Atina’da, 2023’ün Türkiye’de de seçim yılı olması nedeniyle Cumhurbaşkanı Recep Tayyip Erdoğan’ın tribünlere oynamak için önümüzdeki aylarda Yunanistan’la ilişkilerinde büyük bir kriz çıkarabileceği” endişesi hakim olduğuna işaret edilen haberde, özetle şunlar kaydedildi:
“Son günlerde uluslararası sözleşmelerin hilafına militarize edildiği gerekçesiyle bazı Yunan adalarının ‘bloke edileceği’ söylenti ve tartışmalarına rağmen, bu senaryo güçlü görülmüyor. Aksine, olası gerilim çıkarma hareketi olarak:
-Meriç’te 2020’de olduğu gibi bir mülteci krizi yaratmak, -Türk tarafınca yönetilen özel kişilerin hareketleri gerekçesiyle bir kriz tetiklenmesiyle Kardak sahnesinin tekrarlanması, -Trablus ile yapılan gayrı yasal memorandum aktifleştirilerek Oruç Reis’in Trablus hesabına araştırma yapmak bahanesiyle 28’inci meridyenin batısında veya Girit’in güneyinde seyretmesi görülüyor.”

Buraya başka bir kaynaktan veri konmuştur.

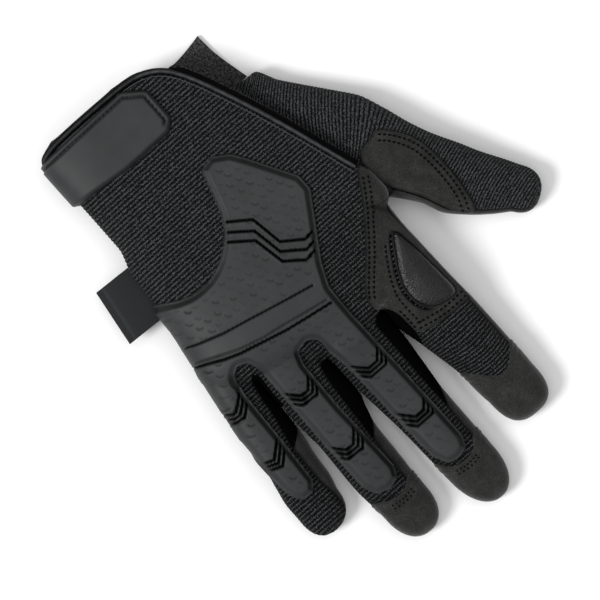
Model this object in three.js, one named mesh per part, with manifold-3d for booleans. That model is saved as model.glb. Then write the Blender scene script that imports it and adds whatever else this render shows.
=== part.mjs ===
// A right-hand tactical glove, lying palm down as it is worn: an open hollow shell of fabric with
// a moulded rubber guard over the back of the hand and three fingers, sewn-on suede patches, a bound
// wrist edge and a wrist strap with a rubber tab.
//
// Millimetres. +Z is up, off the back of the hand, and Z = 0 is the surface that the palm lies on.
// +Y runs from the wrist to the fingertips, and +X from the thumb to the little finger.
// The origin is under the middle of the whole outline.
//
// Every digit and the hand itself is a tube lofted through the rows of a short table. The same tubes
// grown or shrunk by a distance give the lining inside the cloth and the faces of what is sewn on top.

import * as THREE from "three";
import { mergeVertices } from "three/addons/utils/BufferGeometryUtils.js";
import Module from "manifold-3d";

const wasm = await Module();
wasm.setup();

// Driving sizes
const CLOTH = 1.8; // wall of the shell: knit or suede with its lining
const GAP = 0.3; // air left between two pieces that are sewn together
const SEAM_Z = 5; // height of the seam between the palm side and the back
const SUEDE = 0.8; // a sewn-on suede patch
const GUARD_SHEET = 1.2; // the guard's thin rim
const GUARD_PLATEAU = 2.6; // the guard's raised fields, from the cloth up
const PAD_HEIGHT = 3.2; // the finger's padded insert, from the cloth up
const BINDING_WIDTH = 3;
const BINDING_HEIGHT = 2;
const STRAP_THICK = 2;
const TAB_SHEET = 1.4;
const TAB_PLATEAU = 2.8;
const LABEL_THICK = 1.2;
const TOWER = 60; // height of the plan-shaped prisms that cut the pieces out, over everything
const SIDES = { outside: 14, lining: 10 }; // sides of a digit's section
const HAND_SIDES = { outside: 20, lining: 14 }; // sides of the hand's section

// How round each flank of a section is: 2 is an ellipse, more is squarer.
const ROUND = { left: 2.1, right: 3.2, under: 3.2 };
const HAND_ROUND = { left: 4.5, right: 3, under: 4.5 };
const THUMB_ROUND = { left: 2.4, right: 2.2, under: 3 };
const TIP_ROUND = 2.4;
const UNDER_FLAT = 1.2; // the underside is cut flat this far up into its curve
const TIP_STEPS = [0.5, 0.8, 0.96];

// One row for each section: along the digit, its left and right edge seen from above, the top of its
// back and its underside. crest is where the highest line lies, as a share of the width from the left.
const INDEX = {
  crest: 0.5,
  round: { left: 2.8, right: 2.4, under: 3.2 },
  tip: { length: 11.8, lean: -1.2 },
  rows: [
    { along: -4, left: -31, right: -6, top: 25, under: 1 },
    { along: 20, left: -31.6, right: -0.5, top: 24.5, under: 2 },
    { along: 34, left: -32, right: -0.6, top: 23, under: 2.8 },
    { along: 50, left: -32.8, right: -3.8, top: 20.5, under: 3 },
    { along: 72, left: -33, right: -8, top: 17.8, under: 1.2 },
    { along: 82, left: -32.8, right: -8.8, top: 16.7, under: 0 },
    { along: 90, left: -32.6, right: -9.9, top: 15.5, under: 0 },
  ],
};
const MIDDLE = {
  crest: 0.56,
  round: ROUND,
  tip: { length: 15.7, lean: -1.8 },
  rows: [
    { along: 4, left: 0.5, right: 29.4, top: 27, under: 1 },
    { along: 28, left: -1.2, right: 29.4, top: 25, under: 3 },
    { along: 42, left: -0.5, right: 29.2, top: 22.5, under: 4 },
    { along: 57, left: 0.9, right: 27.9, top: 20.4, under: 4 },
    { along: 70, left: 2, right: 26.7, top: 19, under: 3 },
    { along: 93, left: 2.2, right: 25.6, top: 16.8, under: 0 },
    { along: 103, left: 2.8, right: 24.8, top: 15.5, under: 0 },
  ],
};
const RING = {
  crest: 0.57,
  round: ROUND,
  tip: { length: 11.7, lean: -0.6 },
  rows: [
    { along: 2, left: 29.4, right: 58, top: 26, under: 1 },
    { along: 26, left: 29, right: 58, top: 24, under: 3 },
    { along: 45, left: 29, right: 57.6, top: 21.5, under: 4 },
    { along: 53, left: 31.2, right: 57, top: 20.5, under: 3.5 },
    { along: 62, left: 33.2, right: 57.3, top: 19.5, under: 3 },
    { along: 76, left: 33.8, right: 57.7, top: 18, under: 1 },
    { along: 98, left: 35.3, right: 55.5, top: 15, under: 0 },
  ],
};
const LITTLE = {
  crest: 0.6,
  round: ROUND,
  tip: { length: 13.2, lean: 0.8 },
  rows: [
    { along: -14, left: 56, right: 71.3, top: 21, under: 1 },
    { along: 8, left: 57.5, right: 74.9, top: 21.5, under: 2 },
    { along: 28, left: 58.2, right: 77.9, top: 20, under: 3 },
    { along: 43, left: 58.8, right: 80, top: 18.5, under: 2.5 },
    { along: 54, left: 60.5, right: 82.4, top: 17.5, under: 1 },
    { along: 64, left: 61.4, right: 84, top: 16, under: 0 },
    { along: 70.6, left: 63.1, right: 84, top: 14.8, under: 0 },
  ],
};
// The thumb has its own frame: pivot in the hand's frame, and its axis turned from +Y.
const THUMB = {
  crest: 0.42,
  round: THUMB_ROUND,
  pivot: [-40, -40],
  turn: Math.atan2(0.6, 0.8),
  tip: { length: 10.4, lean: 0.5 },
  heel: 5,
  rows: [
    { along: -42, left: -15.8, right: 6, top: 13, under: 0 },
    { along: -32, left: -14.2, right: 12, top: 16, under: 0 },
    { along: -14, left: -14.5, right: 19, top: 18.5, under: 0 },
    { along: 0, left: -14.8, right: 25, top: 20, under: 0.5 },
    { along: 13, left: -11.8, right: 27, top: 21, under: 1 },
    { along: 25, left: -7.8, right: 24.4, top: 21, under: 2 },
    { along: 36, left: -5.2, right: 24.2, top: 20.5, under: 2.5 },
    { along: 47, left: -3.7, right: 26.4, top: 19.5, under: 2 },
    { along: 57, left: -2, right: 25.2, top: 18.5, under: 1 },
    { along: 67, left: -1, right: 22.8, top: 17, under: 0 },
    { along: 75, left: 0, right: 20, top: 15, under: 0 },
  ],
};
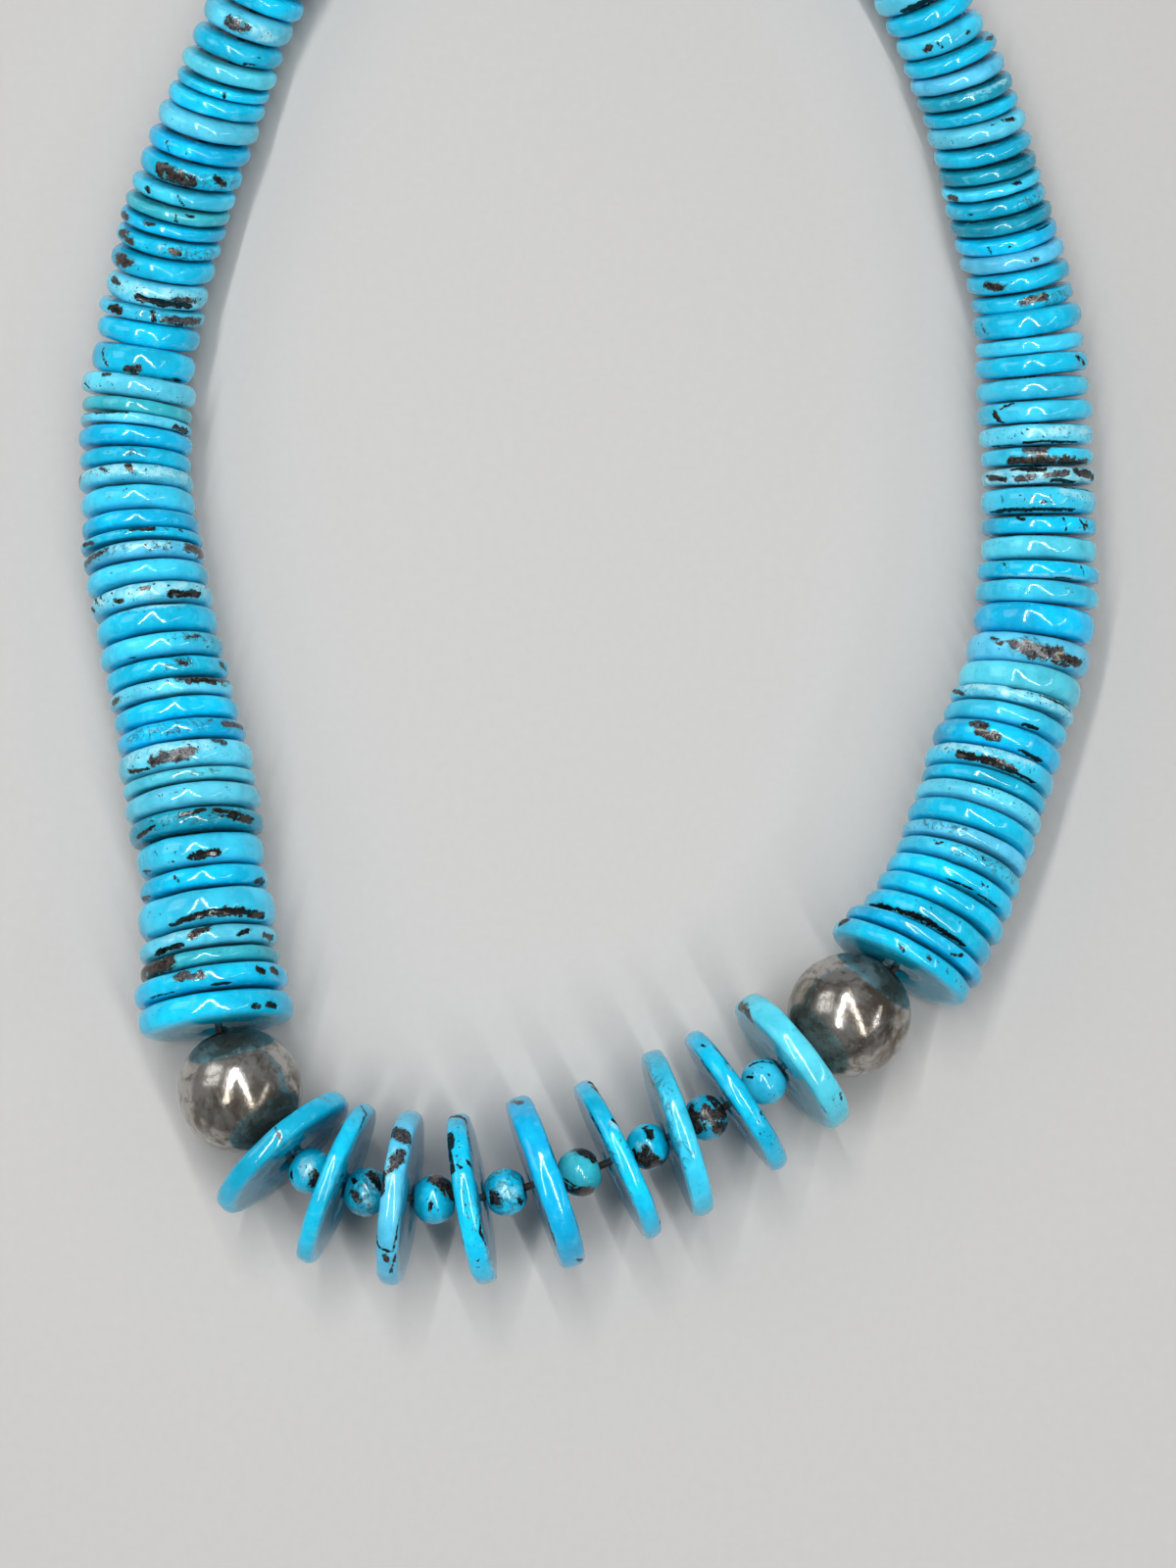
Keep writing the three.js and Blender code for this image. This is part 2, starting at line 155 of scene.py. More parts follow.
# Strand discs, counted from the silver bead: (diameter, thickness, tone, marks).
LEFT_STRAND = [
    (17.8, 3.2, "sky", "speck -.7 .1 -.45 .2 .7; black .58 -.4 .66 -.45 .33;"
     "black .74 -.3 .84 -.4 .36"),
    (17.7, 2.6, "bright", "grey -.26 .2 -.02 .1 .75; white -.1 .1 .12 .1 .39;"
     "black .15 -.8 .35 -.85 .3; black .7 .1 .75 -.1 .36; black .86 .1 .92 -.2 .36;"
     "black -.75 -.7 -.45 -.85 .18"),
    (16.0, 1.9, "green", "brown -.97 -.1 -.5 .1 1.38; speck .2 0 .8 0 .5"),
    (15.9, 2.2, "pale", "white -.5 .3 -.15 .3 .55; brown -.12 0 .16 .6 .51;"
     "black -.75 -.8 -.3 -.55 .38; black .55 -.3 .72 .1 .24; black .88 -.3 .98 -.5 .33"),
    (15.8, 4.1, "light", "black -.45 -.8 .2 -.5 .33; black .2 -.5 .9 -.75 .54;"
     "speck -.9 0 -.5 0 .6"),
    (14.8, 2.4, "bright", "black -.34 .2 -.28 -.3 .15; black .9 -.6 .99 -.7 .45;"
     "black -.98 -.5 -.85 -.7 .27"),
    (14.7, 3.6, "light", "black -.05 -.62 .36 -.5 .57; speck -.8 0 -.2 .2 1;"
     "black -.42 -.68 -.32 -.7 .15; black -.9 -.7 -.8 -.75 .24"),
    (15.6, 2.4, "teal", "black -.1 .1 .28 .4 .24; black .4 .3 .9 -.3 .3;"
     "black .5 -.2 .95 -.7 .24; black -.85 -.6 -.5 -.2 .18; speck -.9 0 .9 0 1;"
     "vein -.3 0 .8 0 .9"),
    (15.8, 2.6, "pale", "black .6 .15 .67 -.15 .15; speck -.6 0 .2 .2 .5"),
    (15.5, 1.5, "aqua", "speck -.5 0 .1 .2 .5; vein .2 0 .5 0 .5"),
    (15.6, 3.1, "pale", "white -.75 .2 .4 .3 1.1; grey -.38 -.3 .22 -.1 .75;"
     "black -.8 -.5 -.5 -.7 .24; grey .58 .6 .7 .35 .48; speck -.9 0 .7 0 1.5"),
    (15.1, 2.3, "blue", "vein -.7 0 .8 0 .9; grey .75 .1 .98 .1 .45"),
    (14.6, 2.5, "bright", "black -.16 .95 -.02 .9 .24; black .12 .98 .6 .98 .3"),
    (14.5, 2.0, "pale", "grey .25 .6 .95 .45 .75; black .5 .3 .8 .1 .34;"
     "brown -.9 -.2 -.78 -.1 .45; speck -.7 0 .2 .2 .9"),
    (14.3, 2.3, "sky", "vein .1 0 .55 .2 .9; brown .33 .1 .45 -.1 .36; speck 0 0 .8 0 .9;"
     "black .93 .1 .99 -.2 .32"),
    (14.5, 2.6, "light", "speck .2 0 1 0 1.1; grey .5 .1 .7 .2 .28; vein .4 .2 .85 .2 .8;"
     "black -.5 -.85 -.3 -.9 .14"),
    (14.2, 3.1, "sky", "white -.5 .6 .6 .6 .33; speck -.7 .4 .8 .4 .7"),
    (14.3, 2.4, "pale", "white -.9 .3 .9 .2 1.3; black .45 -.45 .85 -.35 .55;"
     "brown -.48 -.35 -.36 -.4 .32; grey 0 .1 .1 .15 .3; black -.99 .5 -.9 -.4 .22;"
     "black -.88 .6 -.8 -.2 .16; black -.8 .7 -.7 0 .13; speck -1 0 1 0 1.6"),
    (14.3, 2.5, "light", "black -.54 .1 -.46 0 .14"),
    (14.2, 2.0, "peri", "grey .84 .1 .99 0 .9; grey -.95 -.2 -.5 .3 .4; speck -.9 0 .9 0 1;"
     "white -.4 .3 .5 .1 .6; vein -.5 0 .5 0 .8"),
    (14.3, 1.2, "bright", "black 0 .5 .35 .35 .34; black -.2 .9 .2 .9 .3;"
     "black -.9 -.1 -.72 -.4 .28; black .5 .6 .56 .2 .15; black .7 .6 .76 .2 .15;"
     "speck -.5 .4 .9 .4 .7"),
    (13.7, 2.3, "blue", ""),
    (13.4, 2.8, "light", "speck -.3 0 .5 0 .7"),
    (13.5, 2.2, "pale", "grey -.99 -.2 -.93 .1 .5; brown 0 .4 .12 -.3 .38; speck -.9 0 .9 0 1.4;"
     "white -.9 .3 .9 .1 .9; grey -.5 .4 -.4 0 .3"),
    (13.0, 2.1, "mid", "vein -.3 .2 .3 0 .6"),
    (13.5, 2.3, "blue", ""),
    (13.3, 1.3, "pale", "black -.85 .7 -.05 .75 .4; black .8 -.4 .98 -.6 .4"),
    (13.0, 1.8, "green", ""),
    (13.6, 2.7, "pale", "brown -.52 .45 -.4 .55 .42; speck -.9 -.2 .9 -.5 1;"
     "black -.9 -.1 -.8 -.5 .14"),
    (12.3, 3.7, "sky", "black -.72 .5 -.62 -.4 .14; brown -.12 -.5 .1 -.4 .55;"
     "black -.1 -.85 .12 -.95 .3; notch .7 -.9 .9 -.9 .3; black .62 -.9 .95 -.95 .25;"
     "black -.6 -.3 -.56 -.5 .15"),
    (12.3, 2.9, "bright", ""),
    (12.7, 1.7, "light", "black -.65 .1 -.42 0 .5; black .2 .6 .25 -.6 .24; grey .45 0 .95 0 .6;"
     "speck -.2 0 1 0 1.4; black .6 -.5 .75 -.6 .25"),
    (12.3, 2.9, "pale", "white -.5 .2 .9 .2 1.2; black -.15 -.2 .8 -.35 .5; speck -1 0 1 0 1.6;"
     "black -.85 .5 -.6 .3 .34; grey .5 0 .9 .1 .4"),
    (12.5, 2.5, "mid", "brown -.75 .2 -.45 .1 .7; speck -.8 0 -.3 0 .9"),
    (12.6, 2.0, "sky", "brown -.8 .3 -.52 -.1 .6; vein .2 0 .95 0 1.2; brown .3 .2 .42 0 .38;"
     "speck -.9 0 .9 0 .9"),
    (12.8, 1.5, "blue", "brown -.88 0 -.72 .1 .55; grey -.34 .7 -.22 .7 .42;"
     "black -.3 -.85 0 -.9 .15"),
    (12.7, 1.5, "green", "black .2 .4 .24 -.4 .15; black .42 .8 .5 .7 .3"),
    (12.5, 1.9, "light", "black -.53 .1 -.48 0 .3; black .1 .5 .28 -.4 .15"),
    (12.5, 2.6, "sky", "brown -.32 .1 .25 -.2 1.05; vein .3 0 .95 0 1; black .68 .4 .82 -.1 .36;"
     "speck .3 0 .95 0 .8"),
    (12.4, 2.1, "blue", "black -.45 .4 -.38 -.4 .14; black 0 .1 .03 -.1 .14"),
    (12.4, 2.6, "pale", "speck -.6 0 -.4 0 .5; speck .2 0 .4 0 .5"),
    (12.0, 2.0, "sky", ""),
    (11.5, 1.3, "sky", "black .3 .4 .32 -.4 .14"),
    (11.7, 2.1, "aqua", ""),
    (11.3, 2.5, "mid", "black .5 -.5 .68 -.4 .2; black .7 .3 .75 .2 .15"),
    (11.2, 3.0, "pale", "grey -.08 0 .22 .1 1.05; white .3 .2 .8 0 .88; speck .3 0 .9 0 1"),
    (11.2, 2.5, "bright", ""),
]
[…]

Gazete Miçotakis hükümeti açısından seçimler için en olası tarihlerin 2 Nisan yerine, basit oransal sistemle 21 veya 28 Mayıs olduğunu yazdı ve “neden mayıs?” sorusuna şu cevapları verdi:
“iktidarda 4 yılını tamamlaması Yeni Demokrasi Partisine başbakanlığın kurumsallığını vurgulayacak olmasının ötesinde bazı avantajlar da getiriyor:
1-Seçmeni, kamu çalışanlarından ve emeklilerden dayanışma katkısı alınmasının kaldırılması ve emekli maaşlarının artırılmasına dair önlemlerle ‘etkileyecek.’
2-Hükümet, pandemi döneminde olduğu gibi zor enerji krizi kışında işletmeleri ve hane halkını desteklediğin fiilen gösterecek.
3-Kurtarma Fonu ve ESPA’dan piyasaya önemli kaynaklar akıtılacak.
4-Turizm cephesinde yeni bir olumlu sezon perspekfiti gözle görünür olacak.
5-1 Mayıs itibarıyla yürürlüğe sokulması planlanan yeni asgari ücret artışı ilan edilmiş olacak.”